Malaga defeat should be no more than a hiccup for Barcelona

Luis Enrique’s side face Manchester City in Champions League on Tuesday night

Barcelona’s Leo Messi during their defeat to Malaga at the Nou Camp last Saturday. Albert Gea/Reuters

At the end of Barcelona's match with Málaga on Saturday afternoon, the club's president, Josep Maria Bartomeu, insisted: "Now we have to think about Manchester City." It was tempting to conclude that they already were. The intensity and attitude that had defined them over the last six weeks, and of which Leo Messi had been speaking just two days before, had gone. Instead, there was a glimpse of the failings Barcelona thought they had left behind and a first defeat in 12 games.

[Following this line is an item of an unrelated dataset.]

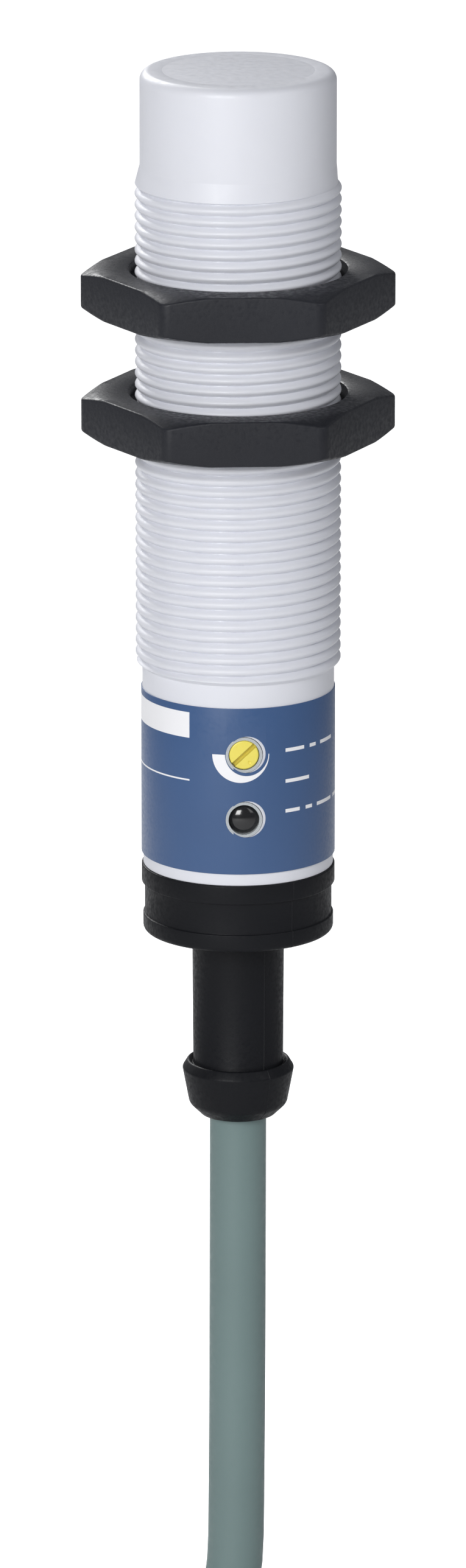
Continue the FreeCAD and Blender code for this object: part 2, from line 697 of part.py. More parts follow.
def coil():
    """The put-away turns as one ring about the Y axis, with the tie round one side of it."""
    inner = "(dims.coil_mid_dia / 2 - dims.coil_width / 2)"
    outer = "(dims.coil_mid_dia / 2 + dims.coil_width / 2)"
    ring = turned("coil_turned", tube_points(inner, outer, "-dims.coil_depth / 2", "dims.coil_depth / 2"))
    radii = [(size("coil_mid_dia") + side * size("coil_width")) / 2 for side in (-1, 1)]
    corners = [ring_edge(radius, side * size("coil_depth") / 2) for radius in radii for side in (-1, 1)]
    rounded(ring, "dims.coil_round", lambda edge: any(test(edge) for test in corners))
    node(facing_front(ring, COIL_Z), "cable_coil")
    hole_wide = "(dims.coil_width + 2 * dims.tie_gap)"
    hole_deep = "(dims.coil_depth + 2 * dims.tie_gap)"
    centre = "(-dims.coil_mid_dia / 2)"
    band = boxed("tie_block", f"{hole_wide} + 2 * dims.tie_thick", f"{hole_deep} + 2 * dims.tie_thick",
                 "dims.tie_width", f"{centre} - {hole_wide} / 2 - dims.tie_thick",
                 f"-{hole_deep} / 2 - dims.tie_thick", f"{COIL_Z} - dims.tie_width / 2")
    space = boxed("tie_space", hole_wide, hole_deep, "dims.tie_width + 2", f"{centre} - {hole_wide} / 2",
                  f"-{hole_deep} / 2", f"{COIL_Z} - dims.tie_width / 2 - 1")
    node(cut("tie_cut", band, space), "coil_tie")


def tail():
    """The cable's free end: a short length of jacket with three cores and their bare tips."""
    x = f"(dims.coil_mid_dia / 2 + dims.coil_width / 2 + dims.cable_dia / 2)"
    jacket_top = f"({COIL_Z} + dims.tail_length)"
    node(rod("tail_jacket", "dims.cable_dia / 2", x, "0", COIL_Z, jacket_top), "cable_tail")
    tips = []
    for colour, side in CORES.items():
        core_x = f"({x} + {side} * dims.core_spacing)"
        core_top = f"({jacket_top} + dims.tail_core_length)"
        node(rod(f"tail_{colour}_rod", "dims.core_dia / 2", core_x, "0", jacket_top, core_top),
             f"tail_core_{colour}")
        tips.append(rod(f"tail_{colour}_tip", "dims.tail_tip_dia / 2", core_x, "0", core_top,
                        f"({core_top} + dims.tail_tip_length)"))
    node(group("tail_tip_group", tips), "tail_tips")


# ---------------------------------------------------------------- build and write

barrel()
label()
nut("nut_upper", "(dims.nut_gap / 2)", -1.5)
nut("nut_lower", "(-dims.nut_gap / 2 - dims.nut_height)", -0.5)
sensing_end()
circuit()
trimmer()
light()
rear_cap()
cores()
cable()
coil()
tail()
doc.recompute()

for obj in doc.Objects:
    if "Invalid" in obj.State or "Error" in obj.State:
        raise RuntimeError(f"{obj.Label} failed: {obj.State}")
for obj in NODES:
    if obj.Shape.isNull() or not obj.Shape.isValid() or obj.Shape.Volume <= 0:
        raise RuntimeError(f"{obj.Label} has no valid shape")

os.makedirs("parts", exist_ok=True)
for obj in NODES:
    obj.Shape.exportStep(os.path.join("parts", f"{obj.Label}.step"))
    print(f"{obj.Label}: {len(obj.Shape.Solids)} solid(s), {obj.Shape.Volume:.2f} mm3")
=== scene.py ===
"""Looks of an M18 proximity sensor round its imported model. Lengths in the code are millimetres, and
M turns them into Blender's metres, apart from the cable's route, which is in metres."""
import json
import math

import bmesh
import bpy
from mathutils import Matrix, Vector

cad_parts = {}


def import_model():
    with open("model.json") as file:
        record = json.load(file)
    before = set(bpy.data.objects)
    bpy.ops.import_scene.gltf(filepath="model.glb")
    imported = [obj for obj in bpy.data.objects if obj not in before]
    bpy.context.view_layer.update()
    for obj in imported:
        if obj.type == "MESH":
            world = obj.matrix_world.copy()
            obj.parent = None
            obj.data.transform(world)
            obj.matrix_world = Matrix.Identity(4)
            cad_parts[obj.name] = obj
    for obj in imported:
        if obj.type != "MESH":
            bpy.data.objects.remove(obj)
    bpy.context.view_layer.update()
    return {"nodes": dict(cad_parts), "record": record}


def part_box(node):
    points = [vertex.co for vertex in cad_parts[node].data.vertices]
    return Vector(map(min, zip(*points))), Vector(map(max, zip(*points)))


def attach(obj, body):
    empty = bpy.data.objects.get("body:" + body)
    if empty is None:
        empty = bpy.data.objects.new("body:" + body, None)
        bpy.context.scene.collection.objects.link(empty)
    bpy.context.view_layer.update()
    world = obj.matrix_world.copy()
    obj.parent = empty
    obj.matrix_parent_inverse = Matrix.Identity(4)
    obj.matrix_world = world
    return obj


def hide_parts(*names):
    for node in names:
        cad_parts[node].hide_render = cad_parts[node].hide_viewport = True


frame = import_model()
M = 0.001


def span(node):
    """A CAD node's lowest and highest corners, in millimetres."""
    low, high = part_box(node)
    return Vector(low) / M, Vector(high) / M


# ---------------------------------------------------------------- sizes taken from the frame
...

The day was set up as the day that Europe's most on-form team would climb to the top of the league table and Messi would overtake Cristiano Ronaldo as the continent's top scorer, ready to head to Manchester and take a decisive Champions League lead at the Etihad. Yet it ended with a team that had been averaging almost four goals a game unable to manage four shots on target. You wondered if it had ended with Manuel Pellegrini on the phone to his former club, too.

Málaga have now played Barcelona twice, drawing one and winning the other. It is not just that Javi Gracia's team have not conceded a goal in 180 minutes against Barcelona, it is that they have limited them to a total of only three shots on target across the two games. "We know that they hurt you when they get behind you, so we tried to force them inside at every opportunity," said their Cameroonian goalkeeper, Carlos Kameni. Messi, with 349 goals in his previous 349 games for Barça, had seen a single shot head towards Kameni's goal.

If that sounds simple, it is not. No-one has shut Barcelona down quite like Málaga; no-one had shut them down at all lately. Saturday’s defeat came just as things were going so well. Barcelona’s first game in 2015 started with Messi and Neymar on the bench and ended with them defeated 1-0 at Real Sociedad. A crisis ensued. Messi missed the next training session because of gastroenteritis just as, with unfortunately impeccable timing, the club captain Xavi Hernández admitted in an interview that “gastroenteritis” is a catch-all excuse that often disguises other issues.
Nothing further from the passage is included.